SimpleDirectoryReaderis just one option; you can load from PDFs, websites, databases, Notion, etc. The goal is to get your raw content into a format LlamaIndex can process. -
Indexing: LlamaIndex takes your loaded documents and breaks them into smaller pieces (chunks). For each chunk, it generates an embedding – a numerical representation of its meaning. These embeddings are stored in a vector store. When you ask a question, LlamaIndex embeds your question and uses vector similarity search to find the most relevant document chunks from the vector store. This is why the choice of embedding model (
Settings.embed_model) is crucial; it determines how well semantic similarity is captured. -
Retrieval: After embedding your query, LlamaIndex performs a similarity search against the indexed embeddings. It retrieves the top-k most relevant document chunks based on their vector similarity to your query. These chunks are your context.
-
Synthesis: The retrieved document chunks (the context) are then passed to a Large Language Model (LLM) along with your original question. The LLM uses this context to generate a coherent and relevant answer. The LLM’s capabilities (
Settings.llm) and its prompt engineering determine the quality and format of the final answer.
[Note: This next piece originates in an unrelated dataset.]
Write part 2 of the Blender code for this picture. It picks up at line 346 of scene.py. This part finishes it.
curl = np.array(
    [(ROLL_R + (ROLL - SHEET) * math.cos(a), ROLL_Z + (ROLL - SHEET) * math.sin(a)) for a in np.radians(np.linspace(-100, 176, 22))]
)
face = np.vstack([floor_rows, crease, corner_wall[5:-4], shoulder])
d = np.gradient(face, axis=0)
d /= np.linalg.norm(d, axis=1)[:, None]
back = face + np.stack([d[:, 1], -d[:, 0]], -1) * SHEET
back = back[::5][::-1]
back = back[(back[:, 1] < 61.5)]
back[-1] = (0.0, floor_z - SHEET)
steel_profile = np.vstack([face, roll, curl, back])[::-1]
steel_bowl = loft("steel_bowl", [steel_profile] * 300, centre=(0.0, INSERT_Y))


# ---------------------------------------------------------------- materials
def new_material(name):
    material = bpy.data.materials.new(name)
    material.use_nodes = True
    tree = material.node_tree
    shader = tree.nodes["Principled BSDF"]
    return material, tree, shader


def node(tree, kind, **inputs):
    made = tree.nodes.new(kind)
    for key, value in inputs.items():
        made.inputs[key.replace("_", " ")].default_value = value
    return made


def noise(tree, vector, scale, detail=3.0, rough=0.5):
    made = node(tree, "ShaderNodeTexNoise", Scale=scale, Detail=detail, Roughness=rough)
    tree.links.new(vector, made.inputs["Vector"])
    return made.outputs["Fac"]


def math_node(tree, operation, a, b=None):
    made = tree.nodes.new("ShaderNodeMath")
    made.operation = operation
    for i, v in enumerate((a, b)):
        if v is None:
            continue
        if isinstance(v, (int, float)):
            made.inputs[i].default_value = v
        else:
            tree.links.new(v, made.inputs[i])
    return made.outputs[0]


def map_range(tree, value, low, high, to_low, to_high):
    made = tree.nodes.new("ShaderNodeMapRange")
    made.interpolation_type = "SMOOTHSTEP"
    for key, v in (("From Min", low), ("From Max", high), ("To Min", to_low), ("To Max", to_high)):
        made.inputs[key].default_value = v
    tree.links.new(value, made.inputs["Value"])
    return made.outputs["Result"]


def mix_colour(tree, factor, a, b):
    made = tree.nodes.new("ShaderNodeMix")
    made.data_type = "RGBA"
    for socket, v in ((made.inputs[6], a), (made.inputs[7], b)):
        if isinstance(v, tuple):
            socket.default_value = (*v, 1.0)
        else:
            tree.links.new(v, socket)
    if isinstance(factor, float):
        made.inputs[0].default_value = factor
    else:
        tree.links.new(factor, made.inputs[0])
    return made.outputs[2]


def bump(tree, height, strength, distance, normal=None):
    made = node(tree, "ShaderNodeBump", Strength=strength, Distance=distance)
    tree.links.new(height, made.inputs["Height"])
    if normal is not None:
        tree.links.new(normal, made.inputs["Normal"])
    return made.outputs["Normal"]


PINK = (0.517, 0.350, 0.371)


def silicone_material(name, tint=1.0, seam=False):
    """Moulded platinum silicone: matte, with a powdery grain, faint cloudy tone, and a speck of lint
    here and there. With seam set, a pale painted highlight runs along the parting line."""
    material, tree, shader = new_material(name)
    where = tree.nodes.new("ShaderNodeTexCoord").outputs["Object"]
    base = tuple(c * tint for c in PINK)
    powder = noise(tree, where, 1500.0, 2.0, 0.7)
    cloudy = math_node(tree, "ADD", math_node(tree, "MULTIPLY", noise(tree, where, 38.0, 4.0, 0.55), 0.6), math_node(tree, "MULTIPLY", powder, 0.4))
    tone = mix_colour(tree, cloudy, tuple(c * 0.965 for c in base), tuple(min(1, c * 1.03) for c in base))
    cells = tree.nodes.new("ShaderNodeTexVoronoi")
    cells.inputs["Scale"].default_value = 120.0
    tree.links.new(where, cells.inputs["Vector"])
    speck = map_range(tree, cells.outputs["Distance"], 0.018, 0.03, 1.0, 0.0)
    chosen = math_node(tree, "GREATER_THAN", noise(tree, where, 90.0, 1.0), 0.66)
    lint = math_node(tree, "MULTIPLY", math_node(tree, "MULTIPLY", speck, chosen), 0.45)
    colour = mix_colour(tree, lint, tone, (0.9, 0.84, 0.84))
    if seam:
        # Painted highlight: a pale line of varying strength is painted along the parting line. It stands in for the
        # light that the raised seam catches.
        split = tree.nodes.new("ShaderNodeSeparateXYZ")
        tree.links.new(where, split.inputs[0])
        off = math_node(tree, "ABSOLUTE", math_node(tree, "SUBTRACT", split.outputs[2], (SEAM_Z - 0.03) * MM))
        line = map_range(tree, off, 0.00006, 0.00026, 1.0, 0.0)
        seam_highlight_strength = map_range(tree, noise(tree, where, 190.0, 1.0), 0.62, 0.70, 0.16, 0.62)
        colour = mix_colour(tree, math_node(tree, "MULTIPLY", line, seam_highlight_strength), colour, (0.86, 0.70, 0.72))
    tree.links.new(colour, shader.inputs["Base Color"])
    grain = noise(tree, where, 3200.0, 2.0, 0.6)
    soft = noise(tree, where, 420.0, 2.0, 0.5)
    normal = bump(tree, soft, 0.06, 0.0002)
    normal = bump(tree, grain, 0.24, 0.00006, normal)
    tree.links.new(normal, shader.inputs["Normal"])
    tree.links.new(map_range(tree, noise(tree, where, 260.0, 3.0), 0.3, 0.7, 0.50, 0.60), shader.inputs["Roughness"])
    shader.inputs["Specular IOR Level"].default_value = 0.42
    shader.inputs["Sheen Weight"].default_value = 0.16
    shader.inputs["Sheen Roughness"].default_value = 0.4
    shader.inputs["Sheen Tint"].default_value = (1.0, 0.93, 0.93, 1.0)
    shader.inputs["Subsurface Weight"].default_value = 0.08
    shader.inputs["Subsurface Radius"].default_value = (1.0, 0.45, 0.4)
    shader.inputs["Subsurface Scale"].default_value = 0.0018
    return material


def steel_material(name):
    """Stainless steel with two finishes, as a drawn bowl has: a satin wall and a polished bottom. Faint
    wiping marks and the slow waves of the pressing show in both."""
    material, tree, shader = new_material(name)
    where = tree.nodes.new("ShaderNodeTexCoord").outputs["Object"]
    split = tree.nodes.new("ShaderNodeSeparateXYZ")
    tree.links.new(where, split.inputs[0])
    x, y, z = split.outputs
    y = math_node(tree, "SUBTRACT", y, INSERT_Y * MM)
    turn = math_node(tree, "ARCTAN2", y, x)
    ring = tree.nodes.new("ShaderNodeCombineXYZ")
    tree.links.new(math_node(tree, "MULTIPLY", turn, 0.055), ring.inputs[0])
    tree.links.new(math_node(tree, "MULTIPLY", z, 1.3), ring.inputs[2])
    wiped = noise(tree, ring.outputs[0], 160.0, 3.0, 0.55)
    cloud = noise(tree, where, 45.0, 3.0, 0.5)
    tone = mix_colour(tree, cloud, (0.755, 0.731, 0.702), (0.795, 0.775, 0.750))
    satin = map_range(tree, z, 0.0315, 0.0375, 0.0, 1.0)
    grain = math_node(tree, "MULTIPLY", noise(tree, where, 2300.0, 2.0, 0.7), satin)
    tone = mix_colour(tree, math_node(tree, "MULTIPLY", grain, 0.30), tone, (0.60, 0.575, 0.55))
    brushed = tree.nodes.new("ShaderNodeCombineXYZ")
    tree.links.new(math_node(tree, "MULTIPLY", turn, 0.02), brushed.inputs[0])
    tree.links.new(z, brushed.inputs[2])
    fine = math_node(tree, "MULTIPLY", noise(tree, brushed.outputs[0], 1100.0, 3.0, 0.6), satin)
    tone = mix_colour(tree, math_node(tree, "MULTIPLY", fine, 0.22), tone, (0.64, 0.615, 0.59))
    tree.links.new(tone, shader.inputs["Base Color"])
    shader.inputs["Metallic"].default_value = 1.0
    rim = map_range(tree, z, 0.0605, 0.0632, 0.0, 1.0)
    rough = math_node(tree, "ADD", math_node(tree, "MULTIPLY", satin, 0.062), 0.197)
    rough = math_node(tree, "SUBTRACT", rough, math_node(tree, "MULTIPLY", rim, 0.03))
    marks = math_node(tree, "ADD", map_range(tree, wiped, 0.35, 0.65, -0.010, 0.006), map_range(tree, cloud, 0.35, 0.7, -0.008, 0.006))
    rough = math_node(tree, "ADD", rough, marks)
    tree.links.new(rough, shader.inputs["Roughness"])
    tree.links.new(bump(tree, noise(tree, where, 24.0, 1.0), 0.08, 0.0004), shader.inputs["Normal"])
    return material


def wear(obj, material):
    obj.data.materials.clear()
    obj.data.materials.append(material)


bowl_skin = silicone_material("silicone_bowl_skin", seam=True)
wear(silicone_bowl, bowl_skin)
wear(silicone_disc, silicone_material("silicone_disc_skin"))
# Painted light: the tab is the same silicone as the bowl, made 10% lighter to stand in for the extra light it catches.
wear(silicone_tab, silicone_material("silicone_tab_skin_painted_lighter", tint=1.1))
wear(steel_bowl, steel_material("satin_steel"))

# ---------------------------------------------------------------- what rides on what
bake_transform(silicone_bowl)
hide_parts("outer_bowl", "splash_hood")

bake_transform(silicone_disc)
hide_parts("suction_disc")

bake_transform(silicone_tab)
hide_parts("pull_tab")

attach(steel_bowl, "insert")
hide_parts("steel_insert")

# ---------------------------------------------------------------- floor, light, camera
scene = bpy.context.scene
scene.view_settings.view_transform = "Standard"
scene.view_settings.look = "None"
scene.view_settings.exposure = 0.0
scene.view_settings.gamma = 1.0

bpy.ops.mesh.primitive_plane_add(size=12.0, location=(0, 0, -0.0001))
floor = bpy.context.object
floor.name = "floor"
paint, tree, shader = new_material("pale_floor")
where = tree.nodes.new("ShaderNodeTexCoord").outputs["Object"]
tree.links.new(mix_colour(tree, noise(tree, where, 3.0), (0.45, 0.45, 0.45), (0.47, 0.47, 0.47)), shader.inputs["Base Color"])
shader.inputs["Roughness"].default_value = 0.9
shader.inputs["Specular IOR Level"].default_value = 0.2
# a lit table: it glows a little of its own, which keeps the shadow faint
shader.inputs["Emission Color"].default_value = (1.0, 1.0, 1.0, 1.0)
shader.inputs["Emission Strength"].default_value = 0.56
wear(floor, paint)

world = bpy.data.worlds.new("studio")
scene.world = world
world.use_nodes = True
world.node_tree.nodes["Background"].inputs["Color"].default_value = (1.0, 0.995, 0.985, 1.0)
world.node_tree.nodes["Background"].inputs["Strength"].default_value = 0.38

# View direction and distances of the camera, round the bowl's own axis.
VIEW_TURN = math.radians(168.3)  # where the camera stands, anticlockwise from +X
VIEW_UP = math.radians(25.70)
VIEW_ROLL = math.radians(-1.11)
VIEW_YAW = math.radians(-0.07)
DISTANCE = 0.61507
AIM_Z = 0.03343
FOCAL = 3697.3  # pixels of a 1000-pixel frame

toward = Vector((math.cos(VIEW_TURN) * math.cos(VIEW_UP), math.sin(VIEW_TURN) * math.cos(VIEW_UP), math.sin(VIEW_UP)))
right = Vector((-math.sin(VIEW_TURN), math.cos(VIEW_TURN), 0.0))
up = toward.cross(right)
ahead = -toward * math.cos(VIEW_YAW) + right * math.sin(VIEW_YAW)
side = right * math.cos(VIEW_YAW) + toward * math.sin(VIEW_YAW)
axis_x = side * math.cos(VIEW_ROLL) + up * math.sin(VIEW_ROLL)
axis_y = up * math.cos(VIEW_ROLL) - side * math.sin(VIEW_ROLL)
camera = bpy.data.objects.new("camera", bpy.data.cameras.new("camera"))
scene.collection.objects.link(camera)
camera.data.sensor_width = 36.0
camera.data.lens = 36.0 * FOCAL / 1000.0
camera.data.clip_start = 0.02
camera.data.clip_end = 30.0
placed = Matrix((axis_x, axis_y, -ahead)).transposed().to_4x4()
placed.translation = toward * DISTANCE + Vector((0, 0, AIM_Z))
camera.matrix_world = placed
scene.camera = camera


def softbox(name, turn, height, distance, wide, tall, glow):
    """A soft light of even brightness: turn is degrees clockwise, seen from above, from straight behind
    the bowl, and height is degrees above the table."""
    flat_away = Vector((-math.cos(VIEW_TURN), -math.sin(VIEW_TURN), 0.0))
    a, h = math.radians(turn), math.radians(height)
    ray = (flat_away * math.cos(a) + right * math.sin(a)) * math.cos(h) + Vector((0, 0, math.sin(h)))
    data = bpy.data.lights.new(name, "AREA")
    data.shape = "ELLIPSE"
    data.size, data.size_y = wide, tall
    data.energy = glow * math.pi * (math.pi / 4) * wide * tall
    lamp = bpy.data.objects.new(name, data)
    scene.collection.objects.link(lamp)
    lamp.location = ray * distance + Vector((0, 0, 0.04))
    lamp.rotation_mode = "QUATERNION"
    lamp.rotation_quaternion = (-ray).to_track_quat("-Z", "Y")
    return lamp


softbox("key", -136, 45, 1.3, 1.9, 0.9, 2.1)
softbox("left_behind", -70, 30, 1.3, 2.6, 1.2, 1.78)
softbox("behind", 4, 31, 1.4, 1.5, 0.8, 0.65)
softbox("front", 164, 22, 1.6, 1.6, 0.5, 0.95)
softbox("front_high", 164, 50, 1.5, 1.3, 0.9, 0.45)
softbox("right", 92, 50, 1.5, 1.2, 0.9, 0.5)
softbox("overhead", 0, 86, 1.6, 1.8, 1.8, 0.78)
The "production pipeline" aspect comes from making these steps robust, scalable, and efficient. This involves choosing the right data connectors, optimizing chunking strategies, selecting appropriate embedding and LLM models for your use case and budget, and managing the vector store. For instance, if you have millions of documents, you’ll need a more sophisticated vector database than the default in-memory one. You might also implement strategies for re-ranking retrieved documents or using different LLMs for retrieval and synthesis.
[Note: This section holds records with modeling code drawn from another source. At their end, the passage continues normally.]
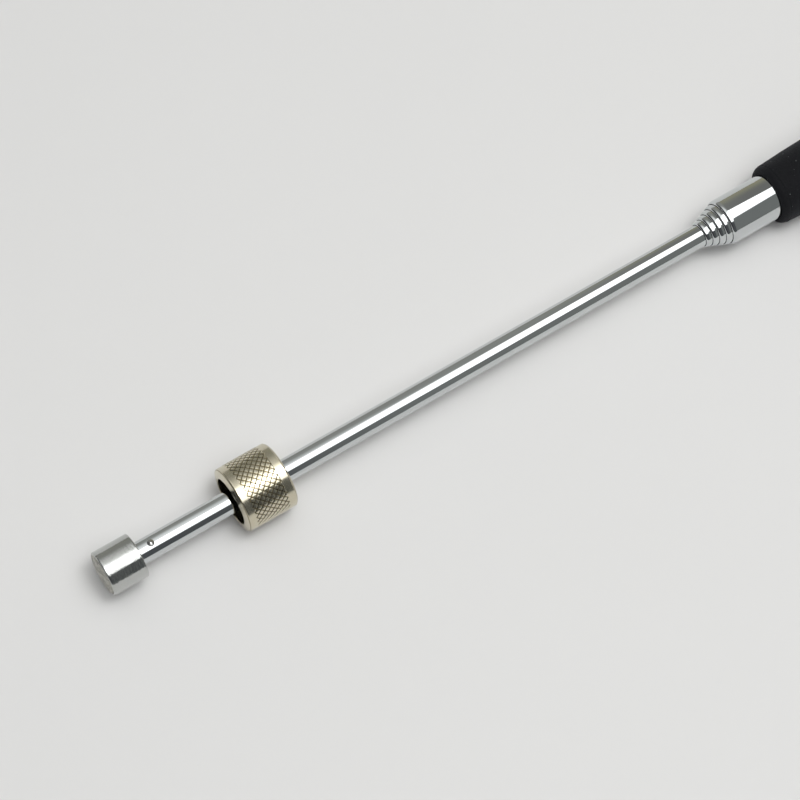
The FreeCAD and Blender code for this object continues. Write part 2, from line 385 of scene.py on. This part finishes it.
def bead(start, skin):
    """The points of a rolled bead that starts at a place on a tube."""
    across = BEAD_LENGTH / 2
    return corner(start + across, skin, across, BEAD_HEIGHT, 180, 0)


def sliding_rear(end, skin):
    """The outside of a sliding tube's rear end, with the bead that stops it and the rear bead."""
    return bead(end - SEAT_LENGTH, skin) + bead(end - BEAD_LENGTH, skin)


def make_rod():
    """The thinnest tube, which carries the head."""
    start, end = span("rod_tube")
    skin = SKINS[0]
    bore = skin - WALL
    edge = 0.06 * MM
    outline = [(start, bore), (start, skin - edge), (start + edge, skin)]
    outline += run(start + edge, end - SEAT_LENGTH, skin, 40)
    outline += sliding_rear(end, skin) + [(end, bore)] + run(end, start, bore, 12)
    finish_piece(turned("bright_rod", outline), "rod", chrome, "rod_tube", slot="chrome")


def make_section(index):
    """A tube with a lip turned in round the next one."""
    node = SECTIONS[index]
    start, end = span(node)
    skin = SKINS[index]
    bore = skin - WALL
    mouth = SKINS[index - 1] + LIP_CLEARANCE
    is_handle = node == "handle_tube"
    across = HANDLE_LIP_ROUND if is_handle else LIP_LENGTH
    outline = [(start, mouth)]
    outline += corner(start + across, skin - LIP_ROUND, across, LIP_ROUND, 180, 90, steps=14)
    if is_handle:
        outline += run(start + across, end, skin, 12) + [(end, skin), (end, bore)]
    else:
        curl = SKINS[index - 1] - CURL_LAP
        outline += run(start + across, end - SEAT_LENGTH, skin, 12) + sliding_rear(end, skin)
        outline += [(end, curl), (end - LIP, curl), (end - LIP, bore)]
    outline += run(outline[-1][0], start + LIP, bore, 8) + [(start + LIP, bore), (start + LIP, mouth)]
    finish_piece(turned(node.replace("tube", "shell"), outline), BODIES[index], chrome, node, slot="chrome")


CUP_RIM_ROUND = 0.3 * MM
CUP_BACK_BEVEL = 0.22 * MM
KNOCK_REACH = 1.2 * MM       # no knock in the cup's rim goes further back than this


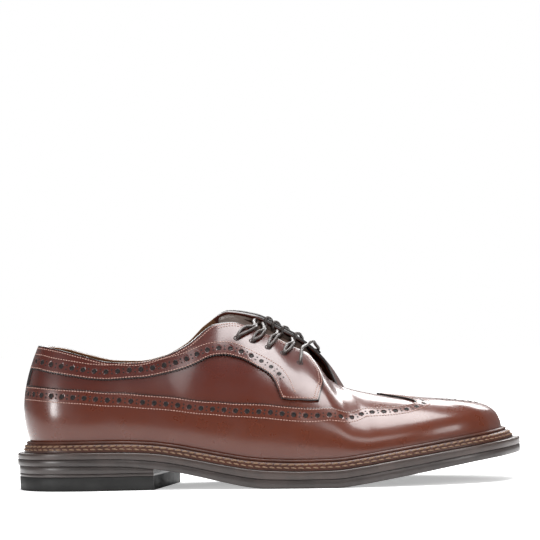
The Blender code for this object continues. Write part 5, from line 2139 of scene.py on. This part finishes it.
def make_camera(scene):
    data = bpy.data.cameras.new("camera")
    data.lens = CAMERA_LENS
    data.sensor_width = 36.0
    data.shift_x = CAMERA_SHIFT
    camera = bpy.data.objects.new("camera", data)
    camera.location = (CAMERA_X, -CAMERA_DISTANCE, CAMERA_HEIGHT)
    pitch = math.radians(90.0 + CAMERA_PITCH)
    camera.rotation_euler = (pitch, math.radians(CAMERA_ROLL), 0.0)
    scene.collection.objects.link(camera)
    scene.camera = camera


class BROGUE_OT_studio(BrogueOperator, bpy.types.Operator):
    """Pale floor, soft lights and the camera"""

    bl_idname = "brogue.studio"
    bl_label = "Studio"

    def make(self, sizes, colours):
        scene = bpy.context.scene
        make_floor(scene, colours)
        make_world(scene)
        make_lights(scene)
        make_camera(scene)


STEPS = (
    BROGUE_OT_sole,
    BROGUE_OT_heel,
    BROGUE_OT_welt,
    BROGUE_OT_upper,
    BROGUE_OT_inside,
    BROGUE_OT_holes,
    BROGUE_OT_stitches,
    BROGUE_OT_laces,
    BROGUE_OT_studio,
)


class BROGUE_PT_panel(bpy.types.Panel):
    """Lists the shoe's steps and sizes in the sidebar"""

    bl_label = "Longwing brogue"
    bl_idname = "BROGUE_PT_panel"
    bl_space_type = "VIEW_3D"
    bl_region_type = "UI"
    bl_category = "Brogue"

    def draw(self, context):
        for step in STEPS:
            self.layout.operator(step.bl_idname)
        for group in (context.scene.brogue_sizes, context.scene.brogue_colours):
            for label in group.__annotations__:
                self.layout.prop(group, label)


CLASSES = (BrogueSizes, BrogueColours) + STEPS + (BROGUE_PT_panel,)


def register():
    for thing in CLASSES:
        bpy.utils.register_class(thing)
    bpy.types.Scene.brogue_sizes = bpy.props.PointerProperty(type=BrogueSizes)
    bpy.types.Scene.brogue_colours = bpy.props.PointerProperty(type=BrogueColours)


def unregister():
    del bpy.types.Scene.brogue_colours
    del bpy.types.Scene.brogue_sizes
    for thing in reversed(CLASSES):
        bpy.utils.unregister_class(thing)


def main():
    """Builds the shoe and its studio."""
    register()
    for step in STEPS:
        group, name = step.bl_idname.split(".")
        getattr(getattr(bpy.ops, group), name)()


if __name__ == "__main__":
    main()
One of the most powerful, yet often overlooked, aspects of RAG is the interplay between chunking strategy and retrieval. By default, LlamaIndex might split documents by a fixed token count. However, for structured data like our coffee shop example, you might want to chunk based on sections or paragraphs. This ensures that when you ask about "latte prices," the retrieved chunk is likely to contain the entire menu item and its price, rather than being split across multiple chunks. Experimenting with different chunk_size and chunk_overlap parameters in SentenceSplitter or using more advanced parsing (like MarkdownNodeParser for Markdown files) can dramatically improve retrieval accuracy without changing the LLM.
The next step in building a production RAG pipeline is often dealing with multiple data sources and implementing advanced retrieval techniques like query transformations or re-ranking.